Эта работа потребовала много времени. Поэтому на шахте Альмадена он провел почти четыре месяца — с начала июля до конца октября 1783 года.
Скоро, применив рекомендации Бетанкура, удалось откачать воду из забоев на глубине до четырехсот метров — и шахта возобновила работу.
Правительство Испании было удовлетворено работой Бетанкура и предоставило ему стипендию для изучения горного дела в Париже, чтобы он потом смог использовать полученные знания в южноамериканских колониях, где испанцы добывали серебро и золото.

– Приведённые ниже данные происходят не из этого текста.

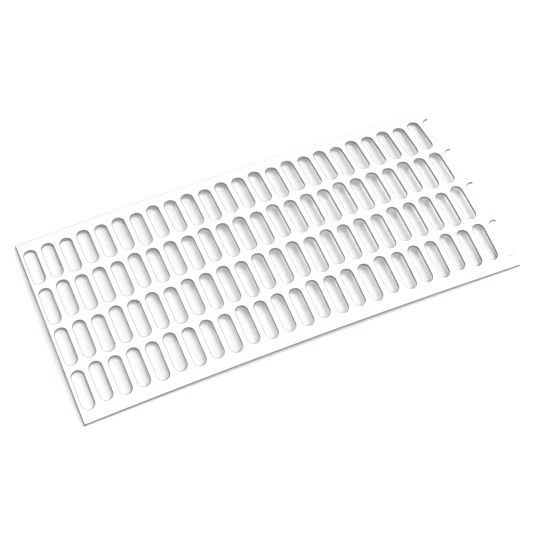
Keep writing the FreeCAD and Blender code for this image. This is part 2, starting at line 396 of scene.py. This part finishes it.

ВЫСОЧАЙШИЙ МАНИФЕСТ О СОЗДАНИИ ИНСТИТУТА КОРПУСА ИНЖЕНЕРОВ ПУТЕЙ СООБЩЕНИЯ
В Твери, на одном из рабочих заседаний в Путевом дворце, Бетанкур узнал от принца Ольденбургского, что на основании разработанного им и де Волланом «Предложения о надежных мерах для учреждения по всей России удобных сообщений на суше и на воде» 20 ноября (2 декабря по григорианскому календарю) Александр I подписал Высочайший манифест о преобразовании Департамента водяных коммуникаций в Главное управление водяных и сухопутных сообщений, а также об организации Корпуса инженеров путей сообщения и Института Корпуса инженеров путей сообщения.